On a tour billed as 'Horsehair, Wind and Reeds', Caoimhín Ó Raghallaigh led this merry trio on a fleet-footed foray through vast meadows, indeed prairies of tunes, his fiddle often leading, sometimes following, and occasionally refraining from joining the melee. He's an experimentalist whose feet are firmly rooted in a deep love of tradition, and so his utter reinvention of Peadar Ó Riada's An Draigheann was a revelation of both restraint and innovation, eking and stretching the core of the tune to fleetingly reveal its delicate underbelly, as if it were a Turner painting peeping out from under its layered protection into the weak light of January.

Catherine McEvoy's gorgeously rhythmic flute style was the ideal counter to Ó Raghallaigh's fiddle, and Mícheaál Ó Raghallaigh's concertina brought a magnificently deep and throaty quality to the tunes.

Amid countless nameless tunes that featured slides, reels and a lovely version of O'Sullivan's March (borrowed from Breanndán Begley's knapsack), the three ebbed and flowed, shimmied and slid through a repertoire that reeked of an experiment rapidly fermenting into something special.

McEvoy's choice of the slow air, Sliabh Geal gCua na Féile was the perfect base from which to bend and embellish notes, her phrasing indelibly rooted in a Sligo style, yet refreshingly free of any hint of predictability.

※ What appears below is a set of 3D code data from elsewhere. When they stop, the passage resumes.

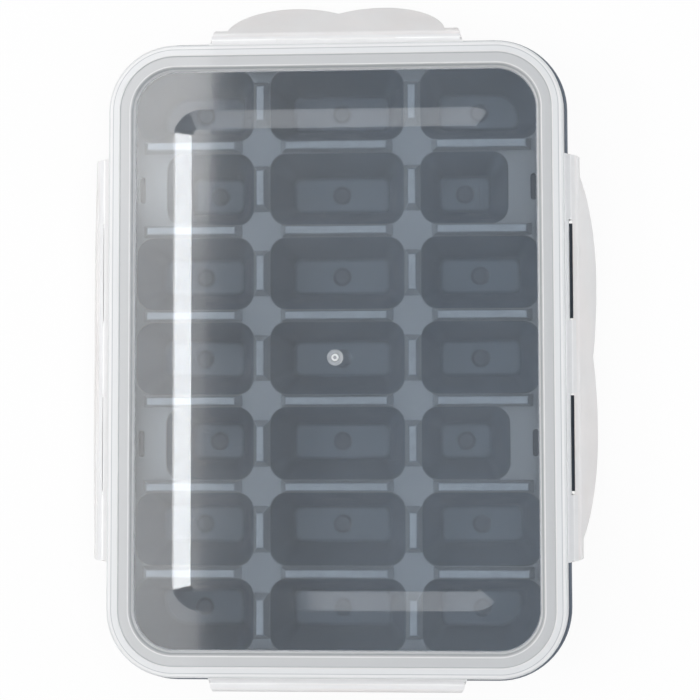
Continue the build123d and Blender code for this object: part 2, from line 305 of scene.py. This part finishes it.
def gate_mark(tree):
    """The dish that the gate leaves in the panel: its height from 0 to 1, and the share of milky plastic."""
    place = axes_of(tree, spot(tree))
    away = distance(tree, place[0], place[1])
    dish = between(tree, away, gate_dish, gate_ring)
    on_nub = between(tree, away, gate_dish, gate_nub)
    nub = times(tree, on_nub, between(tree, away, 0.0, gate_hollow))
    milky = times(tree, on_nub, between(tree, away, gate_hollow - gate_hollow_fade, gate_hollow))
    ring = between(tree, away, gate_ring + gate_ring_fade, gate_ring - gate_ring_fade, 0.0, gate_ring_milk)
    return plus(tree, dish, nub), calculate(tree, "MAXIMUM", milky, ring)


def lid_plastic():
    """Natural polypropylene: a polished window with faint smudges inside a frosted rim, with painted shade,
    painted highlights and painted light on the rim and ledges.
    """
    made, tree, shader = new_material("lid_plastic")
    outward = past_rounded(tree, window_half_x, window_half_y, window_radius)
    frost = between(tree, outward, -window_fade, window_fade)
    on_ledge = below(tree, axes_of(tree, spot(tree))[2], lid_ledge_height, start=lid_ledge_fade)
    dish, milky = gate_mark(tree)

    # Painted shade: the rim's inner ring, inside the joint, is painted grey.
    past_joint = between(tree, outward, ring_joint - ring_joint_fade, ring_joint)
    rim = blend_colours(tree, past_joint, lid_ring_painted_shade, lid_white)
    # Painted light: the ledges are painted whiter, for the shade the rim casts on them.
    rim = blend_colours(tree, on_ledge, rim, lid_ledge_painted_light)
    # Painted highlights along the rim's rounded edges and painted shade in thin lines along its steps.
    for lines, colour in ((rim_shade_lines, lid_shade), (rim_highlight_lines, lid_painted_highlight)):
        for middle, half in lines:
            rim = blend_colours(tree, line_at(tree, outward, middle, half), rim, colour)
    base = blend_colours(tree, frost, lid_clear, rim)
    feed(tree, shader.inputs["Base Color"], blend_colours(tree, milky, base, lid_white))

    smudge = mottle(tree, per_metre=30.0, values=lid_smudge, detail=5.0, spread=(0.35, 0.7))
    polished = plus(tree, smudge, lid_polish)
    frosted_rim = mottle(tree, per_metre=220.0, values=lid_frost)
    feed(tree, shader.inputs["Roughness"], blend_numbers(tree, frost, polished, frosted_rim))

    window_clarity = mottle(tree, per_metre=18.0, values=lid_clarity, detail=4.0)
    frosted_clarity = between(tree, on_ledge, 0.0, 1.0, lid_rim_clarity, lid_ledge_clarity)
    cloudy = calculate(tree, "MAXIMUM", frost, milky)
    clarity = blend_numbers(tree, cloudy, window_clarity, frosted_clarity)
    feed(tree, shader.inputs["Transmission Weight"], clarity)
    shader.inputs["IOR"].default_value = plastic_index
    shader.inputs["Coat Weight"].default_value = lid_coat
    shader.inputs["Coat Roughness"].default_value = lid_coat_roughness

    flow_lines = grain(tree, per_metre=420.0, detail=2.0, stretch=flow_line_stretch)
    ripple = plus(tree, grain(tree, per_metre=1700.0, detail=2.0), times(tree, flow_lines, flow_line_share))
    relief = plus(tree, times(tree, ripple, lid_ripple), dish)
    raise_by(tree, shader, relief, gate_depth, strength=1.0, edge_round=times(tree, frost, lid_edge_round))
    return made


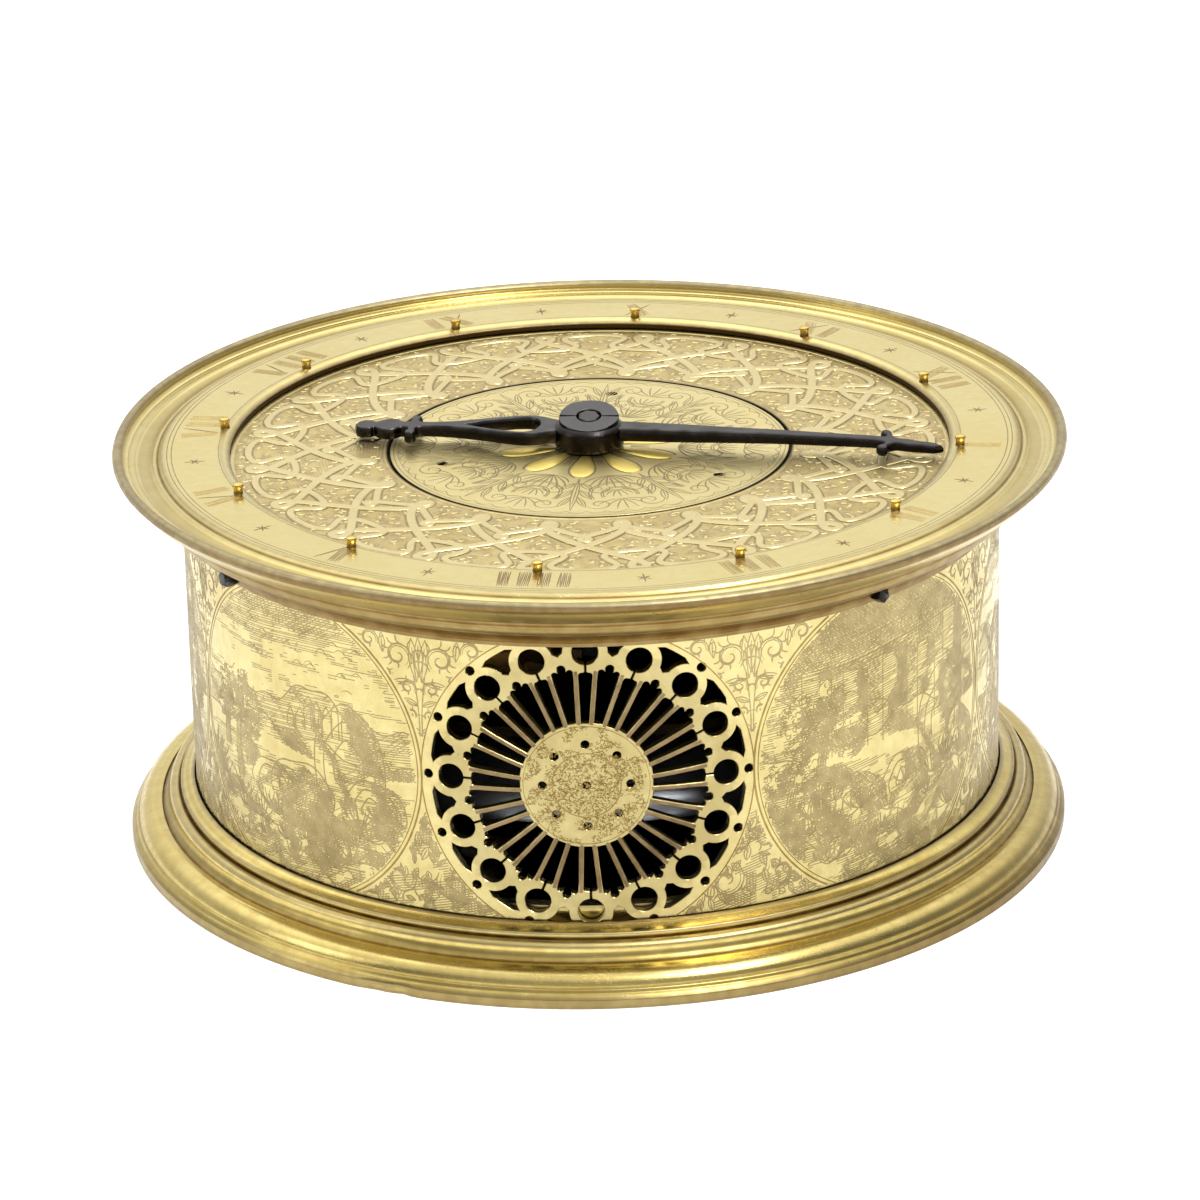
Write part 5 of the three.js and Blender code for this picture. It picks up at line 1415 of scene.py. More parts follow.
@dataclass
class Landscape:
    """An engraved landscape in a round border: sky, mountains, buildings, hills, trees and plants, drawn by seed.

    The crowns of a tree are (aside, height, size) as shares of its height. The directions of the hatching are
    (degrees, gap, tone above which it starts).
    """

    middle: tuple[float, float]
    seed: int
    kind: Scene
    radius: float = 24.3
    reach: float = 25.0
    crowns: tuple[tuple[float, float, float], ...] = (
        (0, 0.78, 0.3), (-0.22, 0.62, 0.22), (0.24, 0.66, 0.24), (0.08, 0.95, 0.18), (-0.12, 0.9, 0.17))
    directions: tuple[tuple[float, float, float], ...] = (
        (4, 0.38, 0.18), (33, 0.38, 0.34), (-41, 0.4, 0.5), (80, 0.4, 0.68))

    def __post_init__(self) -> None:
        """Draws the numbers that place the hills, trees and buildings."""
        rng = np.random.default_rng(self.seed)
        self.rng = rng
        self.side = 1 if rng.random() < 0.5 else -1
        self.horizon = rng.uniform(2.5, 5.0)
        self.phases = rng.random(8) * TURN
        crowded = self.kind is Scene.WOOD
        count = 5 if crowded else 3
        self.trees = [(self.side * rng.uniform(6, 19) if i else self.side * 13.5, rng.uniform(-13, -5),
                       rng.uniform(15, 24) if crowded or not i else rng.uniform(7, 12)) for i in range(count)]
        side = -self.side
        self.rocks = [(side * rng.uniform(9, 13), rng.uniform(-4, 1), rng.uniform(5, 8), rng.uniform(7, 11)),
                      (side * rng.uniform(2, 6), rng.uniform(-9, -6), rng.uniform(5, 8), rng.uniform(4, 6)),
                      (-side * rng.uniform(3, 7), rng.uniform(-12, -8), rng.uniform(4, 7), rng.uniform(4, 6)),
                      (side * rng.uniform(15, 19), rng.uniform(-10, -4), rng.uniform(4, 6), rng.uniform(5, 9))]
        if self.kind is Scene.WOOD:
            self.buildings = []
        else:
            self.buildings = self.ruin() if self.kind is Scene.RUINS else self.town()

    def town(self) -> list[tuple[float, float, float, float]]:
        """Houses and towers on the horizon.

        Returns:
            (left, bottom, width, height) of each.
        """
        rng, single = self.rng, self.kind is Scene.TOWER
        start = -self.side * (12 if single else 15)
        boxes = [(start + self.side * i * 1.9, self.horizon - 0.6, rng.uniform(1.3, 2.4), rng.uniform(1.6, 4.6))
                 for i in range(9)]
        if single:
            boxes.append((start, self.horizon - 4, 5.5, 17))
        return boxes

    def ruin(self) -> list[tuple[float, float, float, float]]:
        """Broken walls with arches that reach high into the sky."""
        rng = self.rng
        return [(x, self.horizon - 5, rng.uniform(4.5, 6), rng.uniform(12, 19)) for x in (-17, -9.5, -1.5, 6.5, 13.5)]

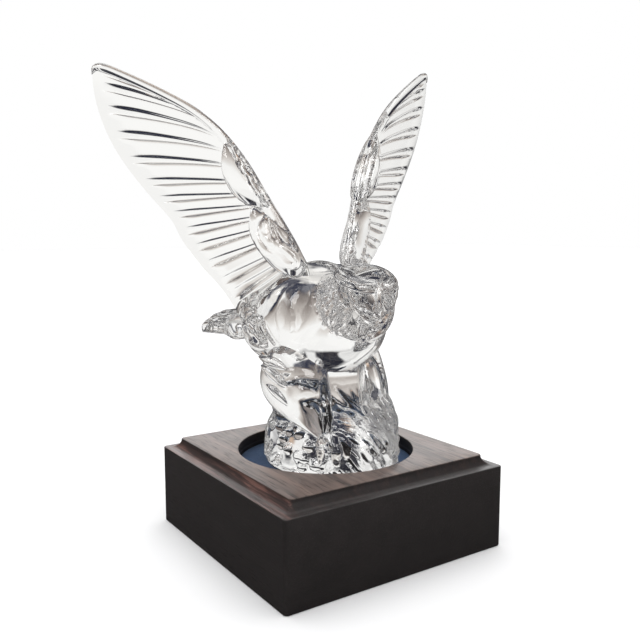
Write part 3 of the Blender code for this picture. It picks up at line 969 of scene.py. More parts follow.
def make_toes(side):
    """Three toes that reach forward and down over the rock from the ankle."""
    out, ankle_y, ankle_z = metres(LEGS[side][-1])[:3]
    ankle_x = BIRD_MID_X + side * out
    toes = []
    for spread in (-TOE_SPREAD, 0.0, TOE_SPREAD):
        back = abs(spread) * TOE_SPLAY
        knuckle_x = ankle_x + side * (spread - 0.002)
        claw_x = knuckle_x + side * spread * TOE_SPLAY
        stations = (
            (ankle_x, ankle_y + 0.0040, ankle_z + 0.0020, *ANKLE_SIZE),
            (knuckle_x, ankle_y + back - 0.0035, ankle_z - 0.0020, *KNUCKLE_SIZE),
            (claw_x, ankle_y + 2 * back - TOE_REACH, ankle_z - TOE_FALL, *CLAW_SIZE),
        )
        toes.append(limb(f"toe_{side}_{spread}", stations, 16, 16))
    return toes


def smooth_mass(name, forms, grain=0.0013, passes=14):
    """Melts several forms into one, as clay is smoothed over a joint."""
    whole = forms[0]
    for other in forms[1:]:
        boolean(whole, other, "UNION")
    whole.name = name
    melt = whole.modifiers.new("melt", "REMESH")
    melt.mode = "VOXEL"
    melt.voxel_size = grain
    soften = whole.modifiers.new("soften", "SMOOTH")
    soften.factor = 0.5
    soften.iterations = passes
    apply_modifiers(whole)
    return whole


body = smooth_mass("body", [make_body(), make_shoulder(-1), make_shoulder(1)])
body_forms = [body, make_rump(-1), make_rump(1), make_flank()]
for side in (-1, 1):
    body_forms.append(make_thigh(side))
    body_forms.extend(make_thigh_feathers(side))
    body_forms.extend(make_toes(side))
print("body and legs", len(body_forms), "forms")

# %% [markdown]
# ## Neck and head
# The head is turned a little to the bird's right and bowed, so its parts are laid out in a frame of
# their own: forward to the beak, sideways and up. The ruff of small feathers round the neck is cut
# later, on the whole casting, so that it runs on over the joints: down on the cheek, and long strokes
# on the throat.

# %% Neck and head
HEAD_CENTRE = (0.0000, -0.0390, 0.1430)
HEAD_TURN = -18  # degrees towards the bird's right
HEAD_BOW = 15  # degrees down
HEAD_FRAME = np.array(Euler((math.radians(HEAD_BOW), 0, math.radians(HEAD_TURN))).to_matrix())
STIPPLE = 0.0030
STIPPLE_HEIGHT = 0.00060
BARB = 0.0026
BARB_LENGTH = 5.0  # in barb widths
BARB_HEIGHT = 0.00115
BEAK_SECTIONS = (  # forward, half width, height of ridge, side corner and underside, in millimetres
    (1, 13.5, 9.8, 2, -6),
    (7, 12.4, 9.4, -2.2, -8.5),
    (12, 9.8, 8.5, -5, -9.8),
    (16, 6.6, 6.2, -6.8, -10.4),
    (19, 3.8, 2, -8.4, -11.2),
    (20.8, 1.8, -4, -10.2, -12.4),
    (21.4, 0.6, -10, -12, -13.2),
)


def head_points(forward_side_up):
    """Points given in the head's own frame: towards the beak, to the bird's left, and up."""
    local = np.asarray(forward_side_up, float)
    turned = np.stack([local[..., 1], -local[..., 0], local[..., 2]], axis=-1)
    return np.array(HEAD_CENTRE) + turned @ HEAD_FRAME.T


def head_frame(points):
    """The opposite: world points as forward, side and up."""
    local = (points - np.array(HEAD_CENTRE)) @ HEAD_FRAME
    return np.stack([-local[:, 1], local[:, 0], local[:, 2]], axis=-1)


def head_limb(name, rows, sides, rings, side=1, **shape):
    """A limb from stations in the head's own frame, in millimetres, on its left (1) or right (-1)."""
    placed = []
    for forward, out, up, half_width, half_height in metres(rows):
        placed.append((*head_points((forward, side * out, up)), half_width, half_height))
    return limb(name, placed, sides, rings, side_axis=HEAD_FRAME[:, 0], **shape)


NECK = (
    (0, 10, 126, 20, 20),
    (0, -12, 132.5, 20.5, 19.5),
    (-1, -30, 133, 20, 19.5),
    (-5, -46, 133, 13, 15),
)
NECK_SURFACE = (0.0208, 0.0222)  # distances from the neck's spine over which the ruff ends
RUFF_FORWARD = (-0.024, -0.021, 0.003, 0.007)
RUFF_UP = (-0.0250, -0.0225, 0.0015, 0.0045)
THROAT_UP = (-0.0080, -0.0040)
BARB_RISE = (0.60, -0.45, 0.66)  # the way the throat's strokes lie


def make_neck():
    return limb("neck", beside(NECK, 1), 150, 80, blunt=4)


def carve_ruff(piece):
    """Stippled down on the cheek and long strokes on the throat, cut after the forms are joined."""
    points = read_points(piece)
    forward, _, up = head_frame(points).T
    ruff = plateau(forward, *RUFF_FORWARD) * plateau(up, *RUFF_UP)
    away = distance_to(points, beside(NECK, 1)[:, :3])
    ruff = ruff * (1 - smooth_step(away, *NECK_SURFACE))
    shown = smooth_step(read_normals(piece) @ SHOW_SIDE, 0.1, 0.5)
    throat = 1 - smooth_step(up, *THROAT_UP)
    carve(piece, points / STIPPLE, ruff * (1 - throat) * shown, STIPPLE_HEIGHT, 0.05)
    flow = stroke_flow(points, BARB, BARB_LENGTH, BARB_RISE, VIEW_AHEAD)
    carve(piece, flow, ruff * throat * shown, BARB_HEIGHT, 0.05)


BEAK_UNDER = 0.72  # the underside's width against the width at the corners
BEAK_SWELL = 0.07  # how far the beak's flat sides bulge, against its half width


def make_beak(points_per_edge=10):
    """A wedge: two flat sides that meet in a ridge on top and come down to a hook."""
    sections = smooth_curve(metres(BEAK_SECTIONS), 40)
    rings = []
    for forward, half, ridge, corner, under in sections:
        outline = [(0.0, ridge), (half, corner), (half * BEAK_UNDER, under)]
        outline += [(-half * BEAK_UNDER, under), (-half, corner)]
        ring = []
        for start, end in zip(outline, outline[1:] + outline[:1]):
            for step in range(points_per_edge):
                f = step / points_per_edge
                swell = BEAK_SWELL * half * math.sin(math.pi * f)
                side = start[0] + (end[0] - start[0]) * f
                up = start[1] + (end[1] - start[1]) * f
                side += math.copysign(swell, side) if abs(side) > 1e-6 else 0.0
                ring.append((forward, side, up))
        rings.append(ring)
    rings = head_points(rings)
    return skin("beak", rings, rings[0].mean(axis=0), rings[-1].mean(axis=0))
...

Mícheál Ó Raghallaigh embarded on a lengthy solo that navigated its way through a lovely four-part version of the jig, Apples in Winter, as well as The Humours of Ballyconnell, before abruptly coming to a halt due to an unexpected technical difficulty with his concertina.

His playing is ever inventive and lithe, although this solo set stretched just a tune too long and antennae were flagging by the time it ground to a premature stop.

As a snapshot of Music Network's MusicWide strand of work, this trio of musicians were the idea showcase: individually accomplished and collectively hugely engaged, they seemed to revel in the chance to test and taste of one another's music.

With further nights on tour, there's a suspicion that their set list would continue to evolve as they wend their way across the country.